CSEL: Measuring Teacher Beliefs About Classroom SEL
Developed a scale measuring teachers' beliefs about classroom SEL with 2,097 teachers. Factor analysis revealed three dimensions (management, culture, relationships) that predict teacher well-being and correlate with emotional intelligence.
SEL’s classroom success depends on teacher buy-in—teachers are the primary implementers. Yet measuring what teachers believe promotes effective classroom SEL is challenging, especially where SEL is nascent. We developed a scale measuring teachers’ beliefs about factors that promote Classroom Social and Emotional Learning (CSEL), validated with 2,097 teachers in India.
What it measures
Three validated factors emerged from analysis:
- Healthy classroom management — beliefs about structure and discipline
- Inclusive classroom culture — beliefs about equity and belonging
- Supportive student relationships — beliefs about teacher-student connection
Each factor captures distinct but interrelated aspects of how teachers conceptualize their role in promoting classroom SEL.
Approach
Developed by identifying key factors from SEL implementation literature, generating items grounded in classroom practice, and validating through exploratory and confirmatory factor analysis.
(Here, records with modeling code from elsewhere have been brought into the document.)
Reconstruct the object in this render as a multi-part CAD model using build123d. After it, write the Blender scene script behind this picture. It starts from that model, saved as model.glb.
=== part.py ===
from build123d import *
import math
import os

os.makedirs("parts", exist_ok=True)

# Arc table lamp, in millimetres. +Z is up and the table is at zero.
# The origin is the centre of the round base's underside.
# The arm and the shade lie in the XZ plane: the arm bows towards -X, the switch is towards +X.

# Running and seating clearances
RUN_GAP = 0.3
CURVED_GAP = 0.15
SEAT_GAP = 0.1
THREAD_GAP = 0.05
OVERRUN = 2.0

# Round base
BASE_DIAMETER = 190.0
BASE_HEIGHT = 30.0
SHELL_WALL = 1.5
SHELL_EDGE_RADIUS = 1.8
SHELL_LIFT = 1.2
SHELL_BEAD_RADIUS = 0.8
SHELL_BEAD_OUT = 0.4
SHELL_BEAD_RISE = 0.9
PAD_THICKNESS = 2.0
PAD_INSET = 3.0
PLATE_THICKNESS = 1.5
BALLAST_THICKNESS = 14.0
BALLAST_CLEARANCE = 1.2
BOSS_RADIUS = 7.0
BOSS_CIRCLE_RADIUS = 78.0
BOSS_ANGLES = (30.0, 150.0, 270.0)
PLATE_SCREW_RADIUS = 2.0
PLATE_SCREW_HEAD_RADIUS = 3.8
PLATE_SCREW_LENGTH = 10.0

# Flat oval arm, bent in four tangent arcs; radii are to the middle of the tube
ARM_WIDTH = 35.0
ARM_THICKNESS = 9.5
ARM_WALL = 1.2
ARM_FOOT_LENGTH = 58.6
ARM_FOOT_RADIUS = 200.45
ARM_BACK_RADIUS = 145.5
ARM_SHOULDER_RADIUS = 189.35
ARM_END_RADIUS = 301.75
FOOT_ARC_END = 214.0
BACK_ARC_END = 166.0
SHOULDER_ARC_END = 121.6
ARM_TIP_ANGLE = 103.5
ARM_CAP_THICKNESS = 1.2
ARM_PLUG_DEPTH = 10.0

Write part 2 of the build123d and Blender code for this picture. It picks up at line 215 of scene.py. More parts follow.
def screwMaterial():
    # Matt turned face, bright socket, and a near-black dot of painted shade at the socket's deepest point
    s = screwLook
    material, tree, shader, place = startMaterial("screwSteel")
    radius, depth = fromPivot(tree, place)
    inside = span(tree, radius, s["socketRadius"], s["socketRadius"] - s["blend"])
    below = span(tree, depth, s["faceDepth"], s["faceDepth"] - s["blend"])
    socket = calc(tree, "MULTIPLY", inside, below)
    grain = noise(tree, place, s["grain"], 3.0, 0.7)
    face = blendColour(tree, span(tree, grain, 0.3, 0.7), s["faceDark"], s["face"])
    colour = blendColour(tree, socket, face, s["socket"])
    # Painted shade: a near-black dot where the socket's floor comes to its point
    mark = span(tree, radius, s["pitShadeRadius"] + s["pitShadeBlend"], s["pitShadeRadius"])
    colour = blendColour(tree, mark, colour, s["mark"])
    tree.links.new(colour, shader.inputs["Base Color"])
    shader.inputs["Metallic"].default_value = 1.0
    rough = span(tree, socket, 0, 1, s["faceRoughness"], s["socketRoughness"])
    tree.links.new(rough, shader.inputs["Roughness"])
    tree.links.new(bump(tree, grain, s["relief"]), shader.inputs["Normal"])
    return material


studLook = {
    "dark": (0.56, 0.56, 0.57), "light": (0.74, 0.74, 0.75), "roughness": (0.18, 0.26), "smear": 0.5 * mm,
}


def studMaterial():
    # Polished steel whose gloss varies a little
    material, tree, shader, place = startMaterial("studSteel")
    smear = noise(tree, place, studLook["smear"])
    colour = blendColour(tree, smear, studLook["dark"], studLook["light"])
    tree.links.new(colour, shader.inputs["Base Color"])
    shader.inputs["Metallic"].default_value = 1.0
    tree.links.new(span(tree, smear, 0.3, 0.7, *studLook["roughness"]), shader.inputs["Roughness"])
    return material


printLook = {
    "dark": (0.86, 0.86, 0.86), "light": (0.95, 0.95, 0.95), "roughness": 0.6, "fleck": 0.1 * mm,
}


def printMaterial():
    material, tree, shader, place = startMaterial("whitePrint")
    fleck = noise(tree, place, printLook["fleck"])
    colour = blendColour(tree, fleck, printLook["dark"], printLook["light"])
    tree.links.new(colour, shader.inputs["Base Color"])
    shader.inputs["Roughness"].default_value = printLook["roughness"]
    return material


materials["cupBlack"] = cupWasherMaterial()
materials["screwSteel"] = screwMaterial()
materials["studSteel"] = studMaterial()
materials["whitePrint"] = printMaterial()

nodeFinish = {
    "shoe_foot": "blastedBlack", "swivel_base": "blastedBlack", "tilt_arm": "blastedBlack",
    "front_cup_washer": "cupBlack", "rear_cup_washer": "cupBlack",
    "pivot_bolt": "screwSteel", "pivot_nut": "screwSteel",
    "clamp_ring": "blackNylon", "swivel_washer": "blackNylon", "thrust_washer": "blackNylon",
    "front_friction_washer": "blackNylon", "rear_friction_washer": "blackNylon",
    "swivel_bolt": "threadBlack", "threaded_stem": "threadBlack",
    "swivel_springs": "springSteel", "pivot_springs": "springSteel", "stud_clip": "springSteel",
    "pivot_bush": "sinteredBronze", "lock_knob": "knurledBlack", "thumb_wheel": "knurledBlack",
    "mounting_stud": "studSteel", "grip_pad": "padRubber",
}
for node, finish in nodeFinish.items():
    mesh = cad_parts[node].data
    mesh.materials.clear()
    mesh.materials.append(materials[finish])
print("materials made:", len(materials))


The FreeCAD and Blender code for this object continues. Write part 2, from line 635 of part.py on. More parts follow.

Convergent and discriminant validity established by testing relationships with theoretically related (emotional intelligence, well-being) and unrelated (stress) constructs.
Results
Three-factor structure validated with strong internal consistency (α > 0.80 for all factors). Teacher beliefs positively predict mental well-being (predictive validity). Strong correlation with emotional intelligence (convergent validity). Inverse relationship with perceived stress (discriminant validity). Gender-invariant—scale functions equivalently for male and female teachers.
Why it matters
Teacher beliefs are measurable, structured, and consequential. The three-factor structure aligns with SEL implementation research while revealing how teachers conceptualize their role. Practical implications: target specific belief dimensions (management, culture, relationships) in teacher training, track shifts in beliefs as programs scale, and recognize that beliefs predict well-being (bidirectional relationships). For psychometrics, this demonstrates construct-driven scale development: start from implementation theory, operationalize beliefs as measurable constructs, validate through convergent/discriminant relationships.